Hope is the confidence that a positive outcome will occur. The reason many are hopeless today is that they see no reason to expect a good outcome in the world in which we live. I’m not going to list all the horrors that we may fear – I think we know them all too well. The question is rather, how can we have any hope that things in the future will be better than the present?

The difficulty is that human nature does not essentially change. We will always be that mixture of good and evil. If good people prevail in government, peace and prosperity might come; if evil people rule, we may suffer the opposite. And when you study history, you may well conclude that there is little hope that life will be peaceful and things will go better.

Some trust in the advances of science, and we must be thankful for every progress in the field of medicine, in particular, that will improve our well-being. But still we will all face death. Others look to Artificial intelligence (AI) with great expectations, while many fear what such “intelligence” may do. It all depends on who wields and guides that AI – for good or for evil. And as the very notions of good and evil are disputed and twisted, the future still looks bleak.  

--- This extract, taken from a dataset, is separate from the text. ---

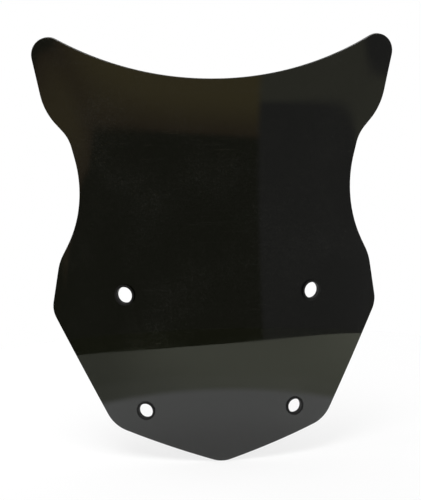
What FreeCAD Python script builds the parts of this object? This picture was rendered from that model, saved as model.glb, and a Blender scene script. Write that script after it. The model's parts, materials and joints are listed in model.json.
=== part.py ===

These blog posts deal with “authentic hope”: how can hope be authentic? When we wonder who can tell what the future holds, the answer is – only one person: God. He is not bound by time, as we are: he is eternal. He sees the end already. He knows where everything is headed, and indeed, he has the almighty power necessary to ensure that his ultimate good purposes will be fulfilled. As he is Lord over all creation, he alone can give us authentic hope for the future (as well as true hope for answers to our existential questions). He, and he alone, knows the future. In fact he holds the future in his hands. 

The Bible speaks a lot about hope. There’s a text in the Bible that speaks of people “without hope and without God in the world” (Ephesians 2.12). If God alone can hold out hope for our future, then those without God are without any solidly grounded hope.

Not many people realise that God has unveiled the future of our human existence. The greatest element in the biblical hope is that the world will end with the return of the Lord Jesus Christ in power and glory. “He will come to judge the living and the dead”: that phrase of the Christian creed sums up what lies ultimately ahead of us all. No evil-doer can escape the final judgment of God. If there was no ultimate reckoning, then all justice is meaningless. But God has inscribed the presentiment of just judgment in the conscience of every human being. This serves to prevent many horrible crimes and atrocities, but those who bypass the restraints of conscience should realise that they will nevertheless face ultimate judgment.

Now this, of course, for all of us, is not exactly joyous hope! We would not like a God of absolute holiness to examine the details of our lives and administer justice according to our misdeeds. While that is not “good news”, there is wonderful good news in the message of the Gospel of Christ. Through faith in our Lord and Saviour, we may be absolutely delivered from the condemnation due to us on that judgment day. This good news gives real hope, as I will share further.